VCF Operations/Automation (formerly VMware Aria Suite)

Cause

The issue is caused by a race condition between the Aria Automation extensibility trigger and the completion of the vCenter guest customization process.

The Ansible execution is likely triggered by a VM lifecycle event (compute.post.provision)  which signifies the VM's hardware is provisioned, but does not inherently wait for the guest OS within the VM to be fully ready (network up, services running, and OS customizations complete). Consequently, when Ansible attempts to connect via SSH or WinRM, the full network stack is not yet enabled on the guest OS, leading to connection failures. The failure is directly related to insufficient synchronization and wait timers between the platform components.

Resolution

As an immediate workaround, introduce a conservative delay within the Ansible Playbook itself.

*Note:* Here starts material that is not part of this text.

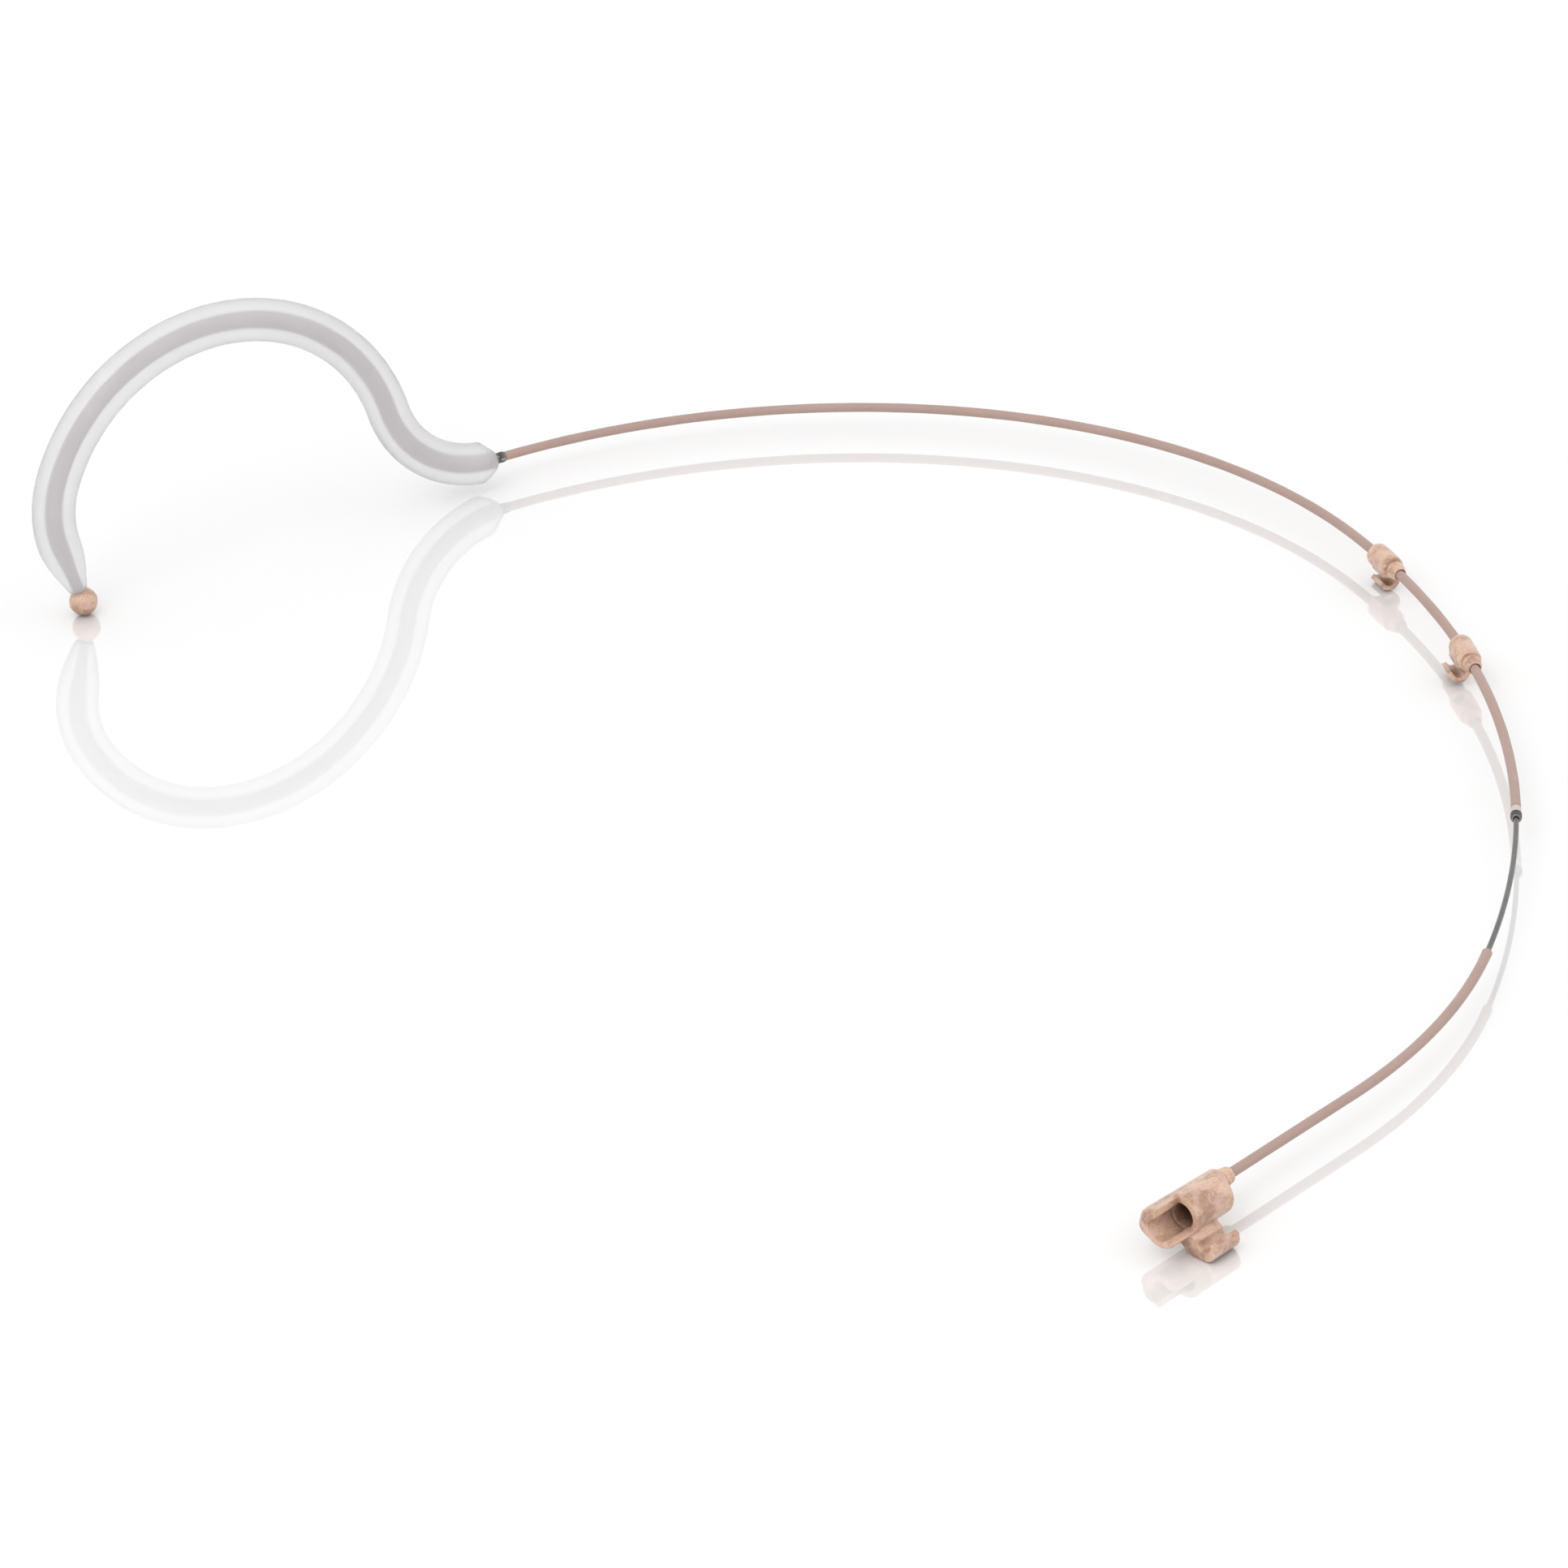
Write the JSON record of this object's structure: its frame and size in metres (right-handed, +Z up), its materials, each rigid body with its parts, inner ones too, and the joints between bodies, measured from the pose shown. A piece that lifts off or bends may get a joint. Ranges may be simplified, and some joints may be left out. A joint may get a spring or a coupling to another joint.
{
  "type": "headset microphone neckband frame",
  "caption": "Thin wire neckband with a silicone-covered ear hook, sliding cable clips, and a telescoping end that carries a moulded clamp for a microphone boom.",
  "frame": {"origin": "under the middle of the bounding box, on the surface that the frame lies on", "axes": "+Z up. The ear hook stands in the XZ plane, with its ball towards -X. The band leaves it towards +X and runs round in a level plane towards -Y."},
  "size_m": [0.1238, 0.183, 0.032],
  "materials": {
    "spring_steel": "drawn wire, semi-bright",
    "tube_steel": "drawn tube, satin",
    "band_skin": "flesh-toned satin skin",
    "clear_silicone": "soft translucent silicone, slightly frosted",
    "moulding": "flesh-toned moulded plastic, semi-gloss",
    "dark_steel": "darkened steel",
    "pale_ring": "pale smooth plastic"
  },
  "bodies": {
    "front_frame": {"ear_hook_wire": "spring_steel", "ear_hook_core_skin": "band_skin", "ear_hook_sleeve": "clear_silicone", "ear_hook_ball": "moulding", "hook_collar": "dark_steel", "front_tube": "tube_steel", "front_skin": "band_skin", "collar_ring": "pale_ring", "adjuster_collar": "dark_steel"},
    "slide_end": {"slide_wire": "spring_steel", "rear_skin": "band_skin", "entry_collar": "moulding", "wire_ferrule": "spring_steel"},
    "front_clip": {"front_cable_clip": "moulding"},
    "rear_clip": {"rear_cable_clip": "moulding"},
    "clamp": {"boom_clamp": "moulding"}
  },
  "joints": [
    {"name": "band_adjust", "type": "hinge", "parent": "front_frame", "child": "slide_end", "pos_m": [-0.05931, 0.02547, 0.0032], "axis": [0, 0, -1], "range_deg": [-12.4, 6.6]},
    {"name": "clamp_swivel", "type": "hinge", "parent": "slide_end", "child": "clamp", "pos_m": [-0.02347, -0.08388, 0.0032], "axis": [-0.9663, -0.2573, 0], "range_deg": [-45, 45]},
    {"name": "front_clip_slide", "type": "hinge", "parent": "front_frame", "child": "front_clip", "pos_m": [-0.05931, 0.02547, 0.0032], "axis": [0, 0, -1], "range_deg": [-2.1, 3.5]},
    {"name": "rear_clip_slide", "type": "hinge", "parent": "front_frame", "child": "rear_clip", "pos_m": [-0.05931, 0.02547, 0.0032], "axis": [0, 0, -1], "range_deg": [-4.2, 14.1]}
  ]
}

  • Introduce Wait/Pause Task: Add or adjust a lengthy pause or wait_for task at the beginning of the Ansible Playbook or Workflow template to conservatively delay execution until the VM is expected to be ready (e.g., waiting 5-10 minutes).

  • Update Kerberos Configuration: The system administrator must immediately update the krb5.conf file on the Ansible Automation Platform server with the correct and current list of Domain Controllers. This eliminates the risk of an authentication failure (which can mask the successful completion of the timing fix) and ensures the WinRM/SSH authentication pathway is robust.